Table 1 Selection of GCM-RCM couples and corresponding projected climatic changes in summer precipitation and temperature for Europe according to McSweeney et al. (2015)

2.3 Post-processing climatic simulations: statistical downscaling and bias corrections

A preliminary analysis of raw climatic simulations revealed biases in the five meteorological variables of interest over the past period (1995–2015) when compared to a French reanalysis dataset, used as a reference (SAFRAN, Vidal et al. 2010). When computed from these raw data, FWI was also strongly biased, especially during summer months (Online Resource, Figures S1 and S2, with overestimation as high as 140% during the summer months). Projection studies mostly aim at computing anomalies between current and future periods and differences between scenarios. In this context, such an overestimation is problematic since the response of FWI to input variables is non-linear. Hence, projections based on biased data might critically misestimate anomalies and scenario impact.
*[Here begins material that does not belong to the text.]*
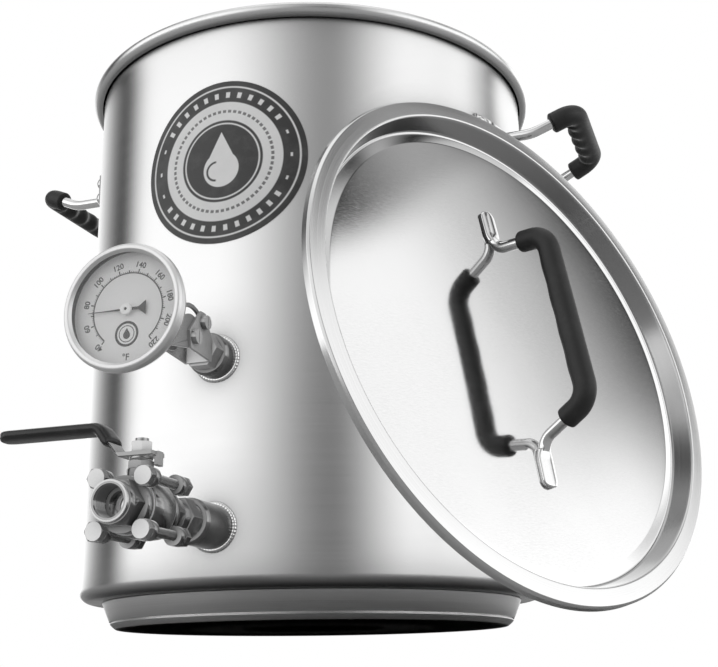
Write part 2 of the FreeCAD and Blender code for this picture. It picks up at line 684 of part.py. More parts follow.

Consequently, we performed a statistical downscaling and bias corrections, using the reanalysis as reference observational data (8-km resolution). Bias corrections were performed using standard methods based on monthly mean bias or monthly quantile mapping (Bedia et al. 2014; Ruffault et al. 2014), which strongly reduced the bias in model outputs (Online Resource, Figure S2). Temperature, which essentially showed deviations of its mean, was corrected using a mean bias, whereas precipitation, wind speed, and relative humidity were corrected using quantile mapping, as several aspects of the distribution were biased. More details regarding bias corrections are presented in Online Resource “Bias correction methods.” Bias corrections and downscaling were performed with R (R Core Team 2017) using the meteoland package (De Cáceres et al. 2018). Potential consequences of bias corrections on fire danger projections are discussed in Section 4.3.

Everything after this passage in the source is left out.